Comments reflected a sense of whiplash:
- “One day you are scheduled, the next day you are shut out.”
- “My husband who works at a Go store was just laid off.”
These accounts reframed the closures as more than a retail adjustment. For many, the story became about households absorbing the impact of a strategic reset by Amazon, reinforcing perceptions of impersonal decision-making at scale.
Tech Convenience Versus Privacy Discomfort Remained Unresolved
Approximately 15% of consumer narratives debated biometric checkout and payment technology. The conversation split cleanly between convenience and discomfort.

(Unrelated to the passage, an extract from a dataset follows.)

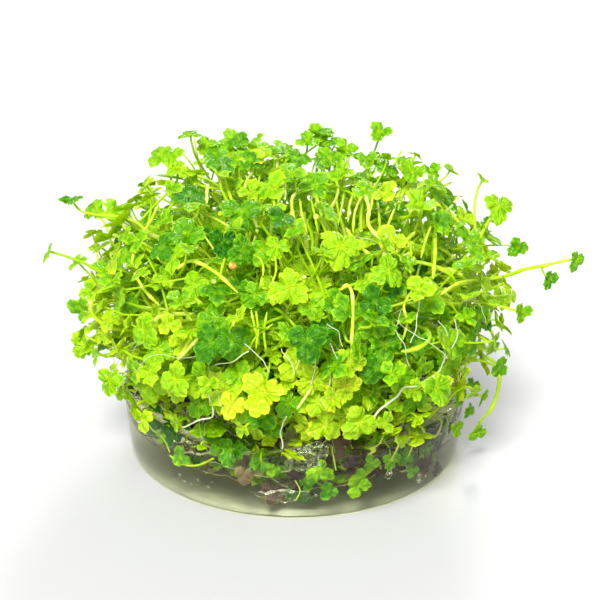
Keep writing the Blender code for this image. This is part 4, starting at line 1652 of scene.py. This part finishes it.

On one side, shoppers praised palm-scan checkout for saving time and reducing friction, particularly in busy stores. On the other, the same technology was described as “creepy,” dystopian, or poorly explained. Many users said there was little effort to actively reduce anxiety around biometric data.
The most common coping behavior was pragmatic:
- Defaulting to Apple Pay or traditional checkout
- Treating opt-out as the safest, least stressful option
Rather than rejecting the technology outright, consumers appeared to selectively disengage from it.
What the Conversation Ultimately Signaled
Across social media, the past week’s discussion showed that Amazon Fresh and Amazon Go closures were experienced as local disruptions first, not abstract strategy shifts. Affordability concerns, worker impact, and unresolved privacy questions shaped how people interpreted the move.
While sentiment remained largely neutral, the volume spike and recurring themes suggested that grocery access, trust, and everyday convenience were at the center of the story, far more than innovation headlines or long-term retail strategy.